## start Data segment

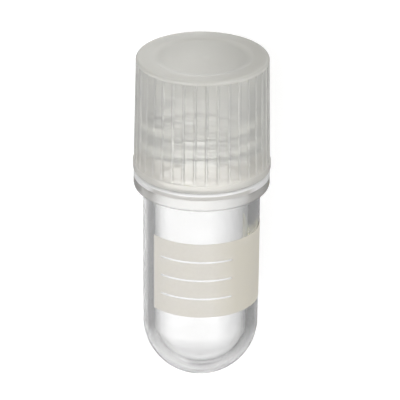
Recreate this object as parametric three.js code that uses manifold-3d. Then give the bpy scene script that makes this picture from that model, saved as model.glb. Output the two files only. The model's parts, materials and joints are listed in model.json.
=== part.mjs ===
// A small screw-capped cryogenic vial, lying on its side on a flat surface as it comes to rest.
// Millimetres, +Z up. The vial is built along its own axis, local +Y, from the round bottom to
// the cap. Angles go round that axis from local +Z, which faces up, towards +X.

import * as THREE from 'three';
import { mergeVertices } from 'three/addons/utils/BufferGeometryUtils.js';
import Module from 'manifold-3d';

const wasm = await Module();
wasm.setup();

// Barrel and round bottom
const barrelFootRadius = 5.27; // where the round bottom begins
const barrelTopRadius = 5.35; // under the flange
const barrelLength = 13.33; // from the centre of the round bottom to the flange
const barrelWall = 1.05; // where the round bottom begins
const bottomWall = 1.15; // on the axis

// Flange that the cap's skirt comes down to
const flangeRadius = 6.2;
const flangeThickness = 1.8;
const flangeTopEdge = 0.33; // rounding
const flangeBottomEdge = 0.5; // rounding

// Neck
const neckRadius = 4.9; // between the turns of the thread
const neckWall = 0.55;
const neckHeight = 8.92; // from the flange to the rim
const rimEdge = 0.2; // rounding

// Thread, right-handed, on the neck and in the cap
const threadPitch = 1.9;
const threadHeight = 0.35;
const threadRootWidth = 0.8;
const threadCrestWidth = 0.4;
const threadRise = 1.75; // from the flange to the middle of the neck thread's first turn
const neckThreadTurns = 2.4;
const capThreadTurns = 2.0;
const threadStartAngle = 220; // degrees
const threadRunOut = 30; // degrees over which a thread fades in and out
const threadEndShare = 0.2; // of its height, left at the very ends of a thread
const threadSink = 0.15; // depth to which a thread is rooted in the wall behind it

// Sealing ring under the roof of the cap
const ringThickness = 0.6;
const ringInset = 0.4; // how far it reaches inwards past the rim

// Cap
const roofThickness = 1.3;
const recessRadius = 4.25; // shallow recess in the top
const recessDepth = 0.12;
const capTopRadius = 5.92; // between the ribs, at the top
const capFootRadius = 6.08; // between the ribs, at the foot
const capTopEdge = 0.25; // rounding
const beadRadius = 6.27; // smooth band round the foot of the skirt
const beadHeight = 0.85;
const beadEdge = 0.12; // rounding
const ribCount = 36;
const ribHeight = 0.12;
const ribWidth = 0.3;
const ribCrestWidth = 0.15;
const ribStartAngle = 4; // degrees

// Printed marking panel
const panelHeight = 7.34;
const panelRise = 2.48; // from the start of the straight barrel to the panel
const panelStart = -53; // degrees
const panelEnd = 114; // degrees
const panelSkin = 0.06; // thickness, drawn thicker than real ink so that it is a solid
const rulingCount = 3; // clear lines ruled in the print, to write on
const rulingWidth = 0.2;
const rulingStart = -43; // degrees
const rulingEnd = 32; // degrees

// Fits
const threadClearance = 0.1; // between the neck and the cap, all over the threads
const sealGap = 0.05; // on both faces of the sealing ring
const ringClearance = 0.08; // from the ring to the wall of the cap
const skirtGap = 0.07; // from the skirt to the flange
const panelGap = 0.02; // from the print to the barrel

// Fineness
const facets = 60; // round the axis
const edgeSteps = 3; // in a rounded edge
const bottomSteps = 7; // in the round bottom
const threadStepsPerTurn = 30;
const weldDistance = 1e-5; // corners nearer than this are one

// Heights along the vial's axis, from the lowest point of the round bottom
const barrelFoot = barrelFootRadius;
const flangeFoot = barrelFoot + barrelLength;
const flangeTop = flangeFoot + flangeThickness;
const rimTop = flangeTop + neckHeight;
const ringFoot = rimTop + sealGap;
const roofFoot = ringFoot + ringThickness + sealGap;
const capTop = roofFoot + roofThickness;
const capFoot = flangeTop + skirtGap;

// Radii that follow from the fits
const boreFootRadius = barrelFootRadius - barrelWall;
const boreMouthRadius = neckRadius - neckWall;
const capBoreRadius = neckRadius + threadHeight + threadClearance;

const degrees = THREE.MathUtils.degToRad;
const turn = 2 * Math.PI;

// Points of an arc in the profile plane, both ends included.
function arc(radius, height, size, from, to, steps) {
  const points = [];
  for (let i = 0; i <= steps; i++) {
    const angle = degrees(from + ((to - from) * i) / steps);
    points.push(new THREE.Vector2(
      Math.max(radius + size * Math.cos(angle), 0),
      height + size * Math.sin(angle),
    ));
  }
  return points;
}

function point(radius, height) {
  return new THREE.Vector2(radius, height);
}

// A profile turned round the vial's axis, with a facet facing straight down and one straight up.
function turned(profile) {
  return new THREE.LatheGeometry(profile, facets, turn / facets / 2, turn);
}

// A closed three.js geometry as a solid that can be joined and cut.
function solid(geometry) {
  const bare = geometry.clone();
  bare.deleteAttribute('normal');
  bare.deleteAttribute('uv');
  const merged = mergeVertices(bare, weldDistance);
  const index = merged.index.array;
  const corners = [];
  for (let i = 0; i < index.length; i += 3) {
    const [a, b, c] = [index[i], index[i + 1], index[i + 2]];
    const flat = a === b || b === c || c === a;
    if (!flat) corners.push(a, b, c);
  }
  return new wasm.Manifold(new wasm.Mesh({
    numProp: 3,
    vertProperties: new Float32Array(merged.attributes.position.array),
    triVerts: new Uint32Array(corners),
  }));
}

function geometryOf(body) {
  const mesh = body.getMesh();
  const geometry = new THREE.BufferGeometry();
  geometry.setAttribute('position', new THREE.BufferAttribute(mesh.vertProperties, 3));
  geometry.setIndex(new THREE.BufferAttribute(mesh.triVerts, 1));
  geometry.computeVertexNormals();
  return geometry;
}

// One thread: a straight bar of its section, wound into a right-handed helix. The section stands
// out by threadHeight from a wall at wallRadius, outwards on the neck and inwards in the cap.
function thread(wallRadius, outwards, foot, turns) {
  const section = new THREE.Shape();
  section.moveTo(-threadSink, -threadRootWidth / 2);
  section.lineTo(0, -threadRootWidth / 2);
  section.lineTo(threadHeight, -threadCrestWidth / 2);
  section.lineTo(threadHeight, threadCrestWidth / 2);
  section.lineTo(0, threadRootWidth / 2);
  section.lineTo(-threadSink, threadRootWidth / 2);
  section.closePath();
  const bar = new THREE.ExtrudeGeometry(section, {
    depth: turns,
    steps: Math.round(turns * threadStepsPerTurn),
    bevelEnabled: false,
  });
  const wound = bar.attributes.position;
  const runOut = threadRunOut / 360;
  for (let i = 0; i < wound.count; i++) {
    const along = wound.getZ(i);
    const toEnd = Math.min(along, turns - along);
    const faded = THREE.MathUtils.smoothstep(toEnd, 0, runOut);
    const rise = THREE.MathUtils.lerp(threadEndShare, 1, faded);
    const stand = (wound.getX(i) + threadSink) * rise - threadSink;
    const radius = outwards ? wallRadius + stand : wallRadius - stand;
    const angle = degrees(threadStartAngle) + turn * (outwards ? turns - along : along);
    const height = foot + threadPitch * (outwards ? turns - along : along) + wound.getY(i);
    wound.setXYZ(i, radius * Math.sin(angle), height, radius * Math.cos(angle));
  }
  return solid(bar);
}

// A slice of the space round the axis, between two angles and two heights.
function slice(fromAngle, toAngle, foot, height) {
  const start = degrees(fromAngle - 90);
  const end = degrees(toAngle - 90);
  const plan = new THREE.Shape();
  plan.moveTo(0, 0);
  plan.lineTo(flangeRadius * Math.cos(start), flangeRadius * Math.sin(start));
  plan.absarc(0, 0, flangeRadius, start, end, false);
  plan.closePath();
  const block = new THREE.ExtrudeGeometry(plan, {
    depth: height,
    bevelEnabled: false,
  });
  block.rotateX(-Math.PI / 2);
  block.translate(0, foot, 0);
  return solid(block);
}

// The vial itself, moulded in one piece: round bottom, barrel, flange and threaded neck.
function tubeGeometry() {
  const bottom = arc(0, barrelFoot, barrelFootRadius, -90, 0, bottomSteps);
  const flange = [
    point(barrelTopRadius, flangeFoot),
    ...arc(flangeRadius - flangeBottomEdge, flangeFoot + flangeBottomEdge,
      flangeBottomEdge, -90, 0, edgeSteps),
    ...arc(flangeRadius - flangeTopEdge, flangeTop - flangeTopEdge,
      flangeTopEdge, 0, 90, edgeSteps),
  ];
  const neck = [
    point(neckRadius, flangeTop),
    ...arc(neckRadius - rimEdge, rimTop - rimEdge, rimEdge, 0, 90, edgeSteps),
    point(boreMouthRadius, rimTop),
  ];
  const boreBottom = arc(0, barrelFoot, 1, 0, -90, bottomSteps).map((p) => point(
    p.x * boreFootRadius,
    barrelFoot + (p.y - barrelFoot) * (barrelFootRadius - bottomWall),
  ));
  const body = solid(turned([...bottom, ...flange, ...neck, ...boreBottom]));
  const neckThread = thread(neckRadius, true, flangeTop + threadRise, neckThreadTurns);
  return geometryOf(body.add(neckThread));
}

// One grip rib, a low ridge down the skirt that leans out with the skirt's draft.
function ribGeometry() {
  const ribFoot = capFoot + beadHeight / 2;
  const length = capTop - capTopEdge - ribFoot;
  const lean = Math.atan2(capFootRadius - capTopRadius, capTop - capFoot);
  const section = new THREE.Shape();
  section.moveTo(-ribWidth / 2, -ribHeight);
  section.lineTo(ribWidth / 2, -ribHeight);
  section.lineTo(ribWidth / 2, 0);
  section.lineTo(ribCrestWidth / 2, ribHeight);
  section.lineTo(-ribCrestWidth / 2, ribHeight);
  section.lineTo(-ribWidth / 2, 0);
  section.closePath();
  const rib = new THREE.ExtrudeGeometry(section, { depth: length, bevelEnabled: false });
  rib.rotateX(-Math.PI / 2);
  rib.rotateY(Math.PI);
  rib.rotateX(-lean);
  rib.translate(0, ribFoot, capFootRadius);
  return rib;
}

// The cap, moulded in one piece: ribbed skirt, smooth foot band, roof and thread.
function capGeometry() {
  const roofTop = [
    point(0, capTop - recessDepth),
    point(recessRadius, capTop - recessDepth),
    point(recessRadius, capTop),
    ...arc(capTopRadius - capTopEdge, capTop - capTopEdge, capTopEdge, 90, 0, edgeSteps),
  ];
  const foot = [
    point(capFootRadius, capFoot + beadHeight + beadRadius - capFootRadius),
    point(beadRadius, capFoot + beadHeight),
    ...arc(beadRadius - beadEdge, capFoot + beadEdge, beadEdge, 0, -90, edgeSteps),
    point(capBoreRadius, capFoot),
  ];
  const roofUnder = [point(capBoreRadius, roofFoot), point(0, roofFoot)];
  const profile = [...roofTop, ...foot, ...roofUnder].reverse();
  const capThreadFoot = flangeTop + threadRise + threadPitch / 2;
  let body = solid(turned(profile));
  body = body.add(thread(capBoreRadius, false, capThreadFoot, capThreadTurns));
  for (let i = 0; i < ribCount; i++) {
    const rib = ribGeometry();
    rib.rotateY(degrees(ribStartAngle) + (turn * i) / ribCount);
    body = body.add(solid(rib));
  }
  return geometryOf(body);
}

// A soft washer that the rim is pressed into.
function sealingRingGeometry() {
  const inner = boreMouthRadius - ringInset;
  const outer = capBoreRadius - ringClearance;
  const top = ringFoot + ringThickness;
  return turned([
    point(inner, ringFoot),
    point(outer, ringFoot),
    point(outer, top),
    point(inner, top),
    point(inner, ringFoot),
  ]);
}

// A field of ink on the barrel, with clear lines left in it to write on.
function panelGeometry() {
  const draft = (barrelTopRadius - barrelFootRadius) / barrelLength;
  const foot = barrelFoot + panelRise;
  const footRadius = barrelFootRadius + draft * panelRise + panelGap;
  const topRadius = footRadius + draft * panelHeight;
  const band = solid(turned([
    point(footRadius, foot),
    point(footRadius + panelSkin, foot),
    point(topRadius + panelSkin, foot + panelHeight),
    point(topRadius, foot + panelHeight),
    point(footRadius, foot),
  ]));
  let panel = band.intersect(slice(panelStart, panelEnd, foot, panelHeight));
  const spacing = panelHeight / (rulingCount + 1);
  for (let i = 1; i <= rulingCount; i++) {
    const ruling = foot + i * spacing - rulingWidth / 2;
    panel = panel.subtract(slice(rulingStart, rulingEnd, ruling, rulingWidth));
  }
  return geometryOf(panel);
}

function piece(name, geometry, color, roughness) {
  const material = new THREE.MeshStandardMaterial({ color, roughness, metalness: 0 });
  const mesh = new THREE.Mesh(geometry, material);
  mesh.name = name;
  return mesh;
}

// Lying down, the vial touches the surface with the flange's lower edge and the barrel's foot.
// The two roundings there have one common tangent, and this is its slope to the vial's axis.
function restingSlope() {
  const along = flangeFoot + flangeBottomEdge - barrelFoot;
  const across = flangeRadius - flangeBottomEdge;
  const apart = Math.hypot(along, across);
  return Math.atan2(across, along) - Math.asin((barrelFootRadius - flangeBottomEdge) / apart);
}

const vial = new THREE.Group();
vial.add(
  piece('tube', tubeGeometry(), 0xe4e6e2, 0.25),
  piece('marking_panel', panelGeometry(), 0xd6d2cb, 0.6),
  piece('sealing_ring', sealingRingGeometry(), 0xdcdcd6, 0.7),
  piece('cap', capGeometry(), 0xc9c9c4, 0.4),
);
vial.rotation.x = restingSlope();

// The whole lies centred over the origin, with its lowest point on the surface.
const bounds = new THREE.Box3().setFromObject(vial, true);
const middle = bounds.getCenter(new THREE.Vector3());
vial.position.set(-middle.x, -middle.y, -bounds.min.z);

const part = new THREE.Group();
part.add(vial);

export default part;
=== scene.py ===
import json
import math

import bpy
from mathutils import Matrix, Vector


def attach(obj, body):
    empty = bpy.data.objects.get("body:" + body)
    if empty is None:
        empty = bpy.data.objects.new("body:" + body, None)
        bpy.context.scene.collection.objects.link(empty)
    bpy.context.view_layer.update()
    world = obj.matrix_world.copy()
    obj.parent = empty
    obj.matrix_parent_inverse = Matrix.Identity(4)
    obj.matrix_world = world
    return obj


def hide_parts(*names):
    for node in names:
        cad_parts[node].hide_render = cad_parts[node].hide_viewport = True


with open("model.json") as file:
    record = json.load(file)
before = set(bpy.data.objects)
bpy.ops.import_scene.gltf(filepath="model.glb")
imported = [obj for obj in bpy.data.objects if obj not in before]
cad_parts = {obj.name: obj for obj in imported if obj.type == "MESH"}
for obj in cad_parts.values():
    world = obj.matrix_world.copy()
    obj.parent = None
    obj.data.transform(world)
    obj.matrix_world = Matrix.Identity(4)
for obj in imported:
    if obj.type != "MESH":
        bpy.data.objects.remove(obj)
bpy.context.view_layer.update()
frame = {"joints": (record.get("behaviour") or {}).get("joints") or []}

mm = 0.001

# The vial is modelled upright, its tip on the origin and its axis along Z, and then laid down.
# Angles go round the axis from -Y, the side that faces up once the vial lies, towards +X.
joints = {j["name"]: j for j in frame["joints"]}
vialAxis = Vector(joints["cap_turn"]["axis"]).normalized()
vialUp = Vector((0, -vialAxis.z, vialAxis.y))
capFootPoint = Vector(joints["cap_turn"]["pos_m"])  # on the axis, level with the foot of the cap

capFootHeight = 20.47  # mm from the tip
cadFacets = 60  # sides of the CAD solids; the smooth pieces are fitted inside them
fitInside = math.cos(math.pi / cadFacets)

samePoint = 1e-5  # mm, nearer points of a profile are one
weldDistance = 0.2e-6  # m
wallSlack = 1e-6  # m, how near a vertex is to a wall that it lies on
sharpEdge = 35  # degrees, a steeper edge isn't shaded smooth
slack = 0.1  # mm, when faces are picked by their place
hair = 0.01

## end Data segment

> Short task
Write down again the exact lines running from the beginning of the data to the line containing "up, towards +X.", with both ends included.

> Task answer
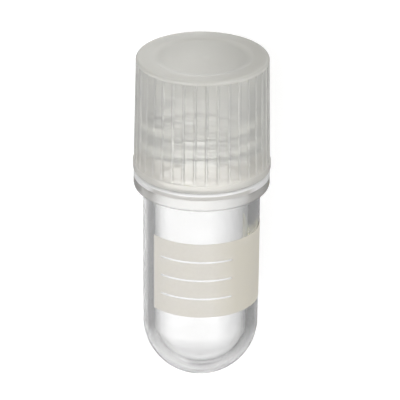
Recreate this object as parametric three.js code that uses manifold-3d. Then give the bpy scene script that makes this picture from that model, saved as model.glb. Output the two files only. The model's parts, materials and joints are listed in model.json.
=== part.mjs ===
// A small screw-capped cryogenic vial, lying on its side on a flat surface as it comes to rest.
// Millimetres, +Z up. The vial is built along its own axis, local +Y, from the round bottom to
// the cap. Angles go round that axis from local +Z, which faces up, towards +X.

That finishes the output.